In deze zaak heeft het College van Beroep voor het bedrijfsleven op 3 juni 2025 uitspraak gedaan in een geschil tussen [naam 1] B.V. en de minister van Economische Zaken over de afwijzing van een subsidieaanvraag op grond van de Regeling subsidie vaste lasten financiering COVID-19 (TVL) voor het eerste kwartaal van 2021. De minister had de aanvraag van de onderneming, die op 28 juli 2021 was ingediend, aangemerkt als een pro-forma-aanvraag en deze afgewezen omdat deze buiten de aanvraagperiode was ingediend. De onderneming heeft hiertegen bezwaar gemaakt, maar de minister verklaarde het bezwaar ongegrond.

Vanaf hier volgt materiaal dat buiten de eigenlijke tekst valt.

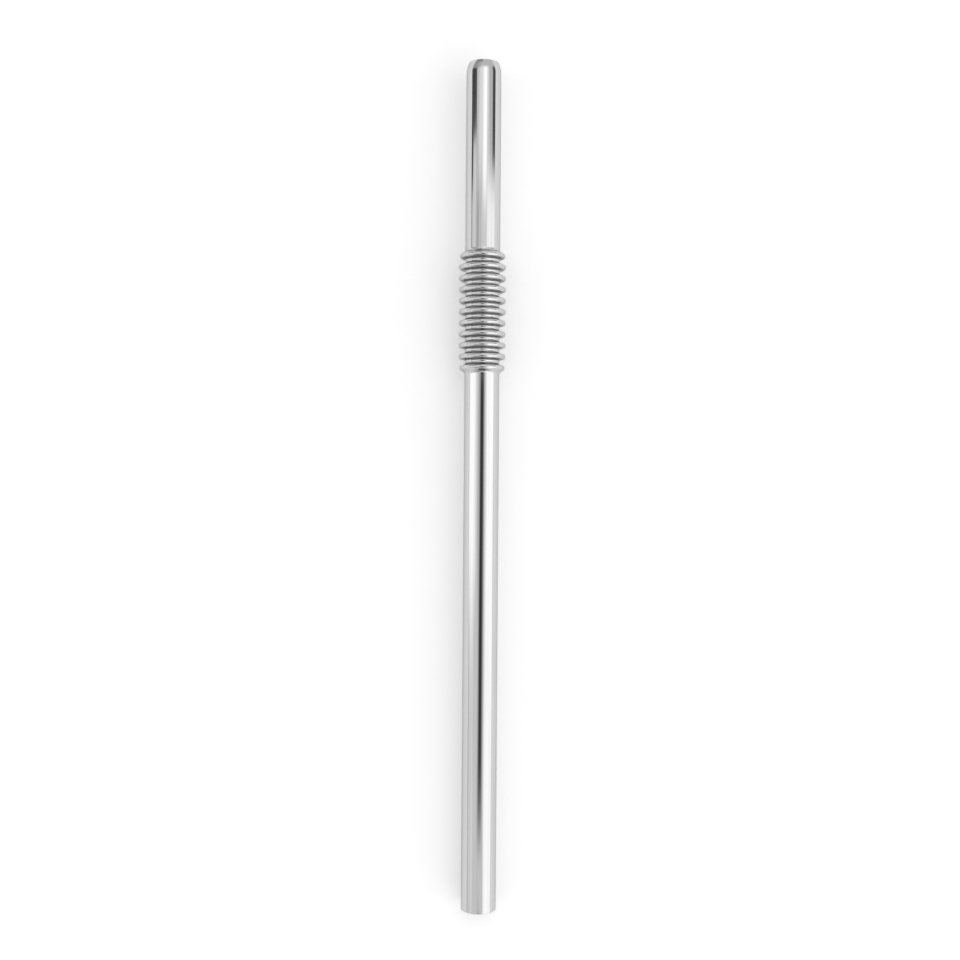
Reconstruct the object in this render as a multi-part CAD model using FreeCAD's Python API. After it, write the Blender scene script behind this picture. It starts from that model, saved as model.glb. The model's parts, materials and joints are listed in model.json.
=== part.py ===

Tijdens de zitting op 19 december 2024 heeft de onderneming aangevoerd dat zij door technische problemen met het digitale aanvraagsysteem van de Rijksdienst voor Ondernemend Nederland (RVO) niet in staat was om tijdig een aanvraag in te dienen. Het College heeft echter geoordeeld dat de onderneming niet aannemelijk heeft gemaakt dat er sprake was van een blokkering van het systeem in de aanvraagperiode. De minister heeft aangetoond dat andere ondernemingen met dezelfde SBI-code wel tijdig een aanvraag hebben kunnen indienen.
Het College heeft geconcludeerd dat de afwijzing van de subsidieaanvraag niet in strijd is met het evenredigheidsbeginsel. De onderneming had de verantwoordelijkheid om tijdig een aanvraag in te dienen en heeft niet tijdig contact opgenomen met de RVO over de problemen die zij ondervond. Het beroep van de onderneming is ongegrond verklaard, en de minister hoeft geen proceskosten te vergoeden.